== EXERCISE DIRECTIONS ==
Search the material for the string "parts" and copy each line where it occurs.

== MATERIAL TO PROCESS ==
* Begin *
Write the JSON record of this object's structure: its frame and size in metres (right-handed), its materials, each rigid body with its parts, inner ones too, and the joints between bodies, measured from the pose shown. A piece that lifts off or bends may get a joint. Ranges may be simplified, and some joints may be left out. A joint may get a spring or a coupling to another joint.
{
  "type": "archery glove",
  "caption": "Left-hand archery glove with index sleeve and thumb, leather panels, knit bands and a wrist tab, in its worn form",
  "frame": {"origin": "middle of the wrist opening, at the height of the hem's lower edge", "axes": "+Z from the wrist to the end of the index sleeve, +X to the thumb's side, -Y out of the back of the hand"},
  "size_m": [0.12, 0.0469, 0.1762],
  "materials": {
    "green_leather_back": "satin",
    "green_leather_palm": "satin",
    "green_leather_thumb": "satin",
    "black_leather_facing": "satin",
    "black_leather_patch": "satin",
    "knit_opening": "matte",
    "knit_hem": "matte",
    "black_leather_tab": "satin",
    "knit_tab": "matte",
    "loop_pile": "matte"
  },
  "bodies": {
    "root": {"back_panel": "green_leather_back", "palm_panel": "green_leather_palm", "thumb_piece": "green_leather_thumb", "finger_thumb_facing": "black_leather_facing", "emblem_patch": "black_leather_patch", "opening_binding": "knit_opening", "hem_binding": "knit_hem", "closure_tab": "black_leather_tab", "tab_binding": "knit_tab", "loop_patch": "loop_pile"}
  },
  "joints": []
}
* End *
* Begin *
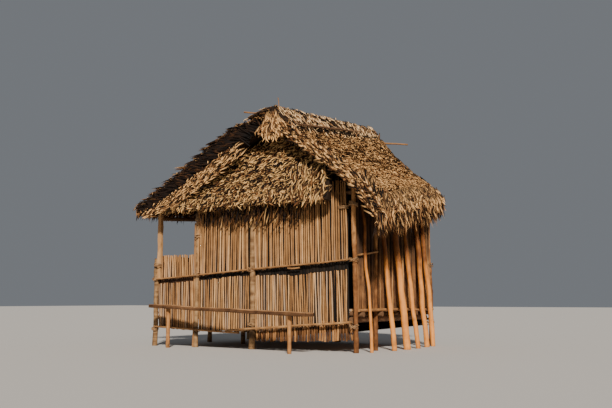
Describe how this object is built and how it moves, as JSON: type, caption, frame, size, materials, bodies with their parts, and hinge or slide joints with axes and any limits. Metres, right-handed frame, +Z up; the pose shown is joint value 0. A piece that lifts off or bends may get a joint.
* End *
== THE SOLUTION ==
Write the JSON record of this object's structure: its frame and size in metres (right-handed), its materials, each rigid body with its parts, inner ones too, and the joints between bodies, measured from the pose shown. A piece that lifts off or bends may get a joint. Ranges may be simplified, and some joints may be left out. A joint may get a spring or a coupling to another joint.
Describe how this object is built and how it moves, as JSON: type, caption, frame, size, materials, bodies with their parts, and hinge or slide joints with axes and any limits. Metres, right-handed frame, +Z up; the pose shown is joint value 0. A piece that lifts off or bends may get a joint.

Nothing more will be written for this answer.